Learning Disabilities hinder students of average or above-average intelligence in easily and dependably processing various types of information. Students with dyslexia, for example, have a perceptual deficit that scrambles sequences of letters or numbers. Discuss with the student how the learning disability manifests itself and how the student has handled it in the past. It is important to realize that learning disabilities are not the result of a student's intelligence, physical or emotional health, or cultural or socioeconomic background. Learning impairments may exist with other disabilities. For instance, students with head injuries resulting from traumatic accidents may require accommodations similar to those needed by persons with learning disabilities.
Mild to moderate sensory deficits such as low-level vision and slight hearing impairment, can often be accommodated by appropriate seating arrangements and adjusting room lighting.
Chronic disabilities such as diabetes, seizure disorders, cardiac or respiratory conditions, lupus, and cancer, may interfere with stamina, attention span, and alertness, especially when there are adjustments in medical management.
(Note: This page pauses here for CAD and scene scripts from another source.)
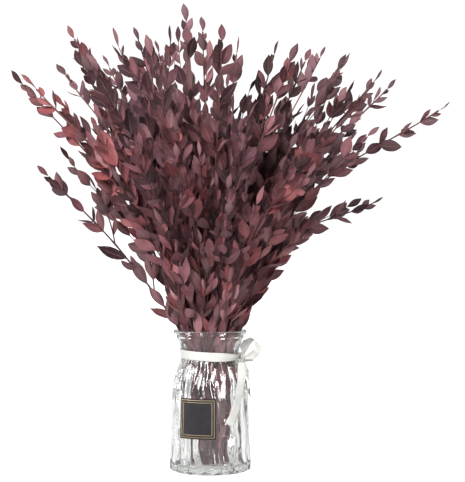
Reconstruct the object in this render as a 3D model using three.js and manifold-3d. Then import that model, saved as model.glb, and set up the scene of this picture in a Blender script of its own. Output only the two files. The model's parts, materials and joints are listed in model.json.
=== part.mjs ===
// A bunch of dried eucalyptus in a fluted glass vase, with a ribbon tied round the neck and a square label.
// Millimetres, +Z up. The origin is the middle of the vase's foot, on the surface that it stands on, and
// the side that carries the label faces -Y. Every leafy stem is one solid, because it grew as one piece:
// its woody stem is a rod of square rings, and every twig and blade grows out of one face of such a rod.
// No stem, twig or blade crosses another stem's: each one is tried in a few directions and kept only
// where it is clear.
import * as THREE from "three";
import { mergeVertices } from "three/addons/utils/BufferGeometryUtils.js";
import Module from "manifold-3d";

const wasm = await Module();
wasm.setup();

// Driving dimensions.
const VASE_HEIGHT = 156;
const GLASS_WALL = 2.4;
const GLASS_FLOOR = 7;
const FLUTES = 18;
const FLUTE_DEPTH = 1.6;
const SEAT_GAP = 0.3; // between pieces that rest on each other
const NECK_Z = 128.5; // height of the narrowest part of the neck, where the ribbon sits

const STEM_RADIUS = { foot: 1.4, tip: 0.75 };
const TWIG_RADIUS = { foot: 0.8, tip: 0.6 };
const BUD_LENGTH = 1.5; // along the rod, of the face that a twig or a blade grows out of
const FOOT_SPREAD = 20; // radius of the bundle on the vase's floor
const FOOT_SHIFT = 6; // the bundle stands a little to the right of the middle
const NECK_SPREAD = 25.5; // radius of the bundle in the neck
const LEAN_LIMIT = { side: 50, depth: 36 }; // degrees of lean at the edge of the bundle

const BLADE_LENGTH = { low: 23, high: 33 };
const BLADE_SLENDERNESS = { low: 0.19, high: 0.33 }; // half width over length
const BLADE_THICKNESS = 0.9;
const CLEARANCE = 3.7; // between the guard points of pieces that must not touch
const OWN_CLEARANCE = 2.2; // and between those of one leafy stem
const GLASS_CLEARANCE = 1.5; // and between them and the inside of the glass

const LABEL = { width: 42, height: 44, thickness: 0.6, middleZ: 62, turn: -18.3 };
const RIBBON = { width: 10, thickness: 0.8 };

// The glass's outer radius at the crests of the flutes, from the foot to the rim: [radius, height].
const GLASS_OUTLINE = [
  [43.8, 0],
  [46.3, 4],
  [45.1, 27],
  [43.1, 86],
  [41.6, 99],
  [37.4, 113],
  [32.8, 123],
  [32.0, 129],
  [33.3, 135],
  [36.4, 146],
  [38.3, 152],
  [40.4, VASE_HEIGHT],
];

// The sprays that draw the bunch's outline, seen from the front: how far each leans to the right and to the
// back, in degrees from upright, how far it reaches from the neck, and the share of its lean that it has
// halfway, which is less where it rises first and then bends outwards.
const OUTLINE_SPRAYS = [
  { side: -42, depth: -4, reach: 266, bend: 0.8 },
  { side: -35, depth: 5, reach: 370, bend: 0.7 },
  { side: -23, depth: -5, reach: 378, bend: 0.6 },
  { side: -13, depth: 5, reach: 362, bend: 0.6 },
  { side: -4, depth: -4, reach: 367, bend: 0.6 },
  { side: 5, depth: 5, reach: 340, bend: 0.6 },
  { side: 12, depth: -6, reach: 338, bend: 0.6 },
  { side: 18, depth: 4, reach: 346, bend: 0.6 },
  { side: 24, depth: -6, reach: 343, bend: 0.6 },
  { side: 31, depth: 3, reach: 355, bend: 0.6 },
  { side: 43, depth: -3, reach: 370, bend: 0.58 },
  { side: 47, depth: 7, reach: 246, bend: 0.42 },
  { side: 36, depth: -9, reach: 168, bend: 0.6 },
];

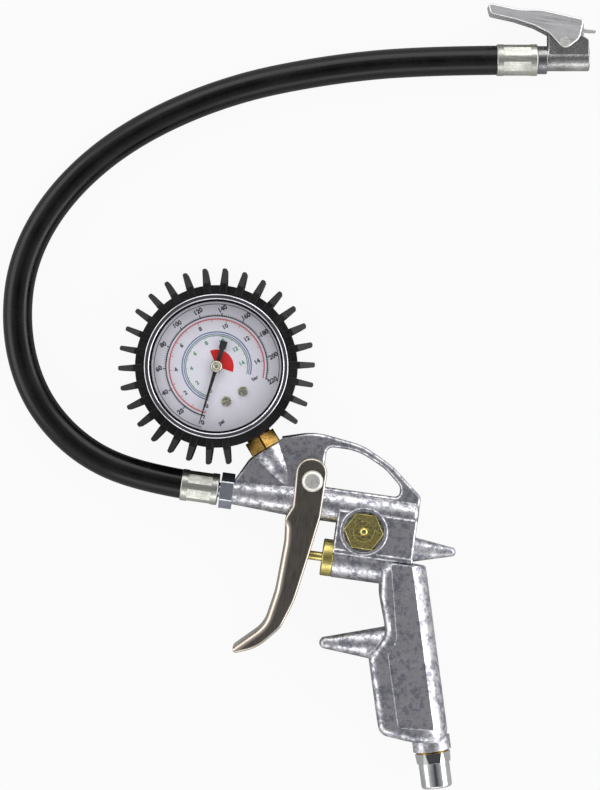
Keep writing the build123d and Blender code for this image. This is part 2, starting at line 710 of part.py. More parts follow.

The attendance and performance of these students may be erratic, so they may need you to consider a flexible schedule for assignments.
Psychological/Psychiatric Disabilities such as depression, bipolar disorders, schizophrenia, panic disorder, generalized anxiety disorder, post-traumatic stress disorder and others, may interfere with stamina, attention span, and alertness, especially when there are adjustments in medical management. The attendance and performance of these students may be erratic, so they may need a flexible schedule for assignments.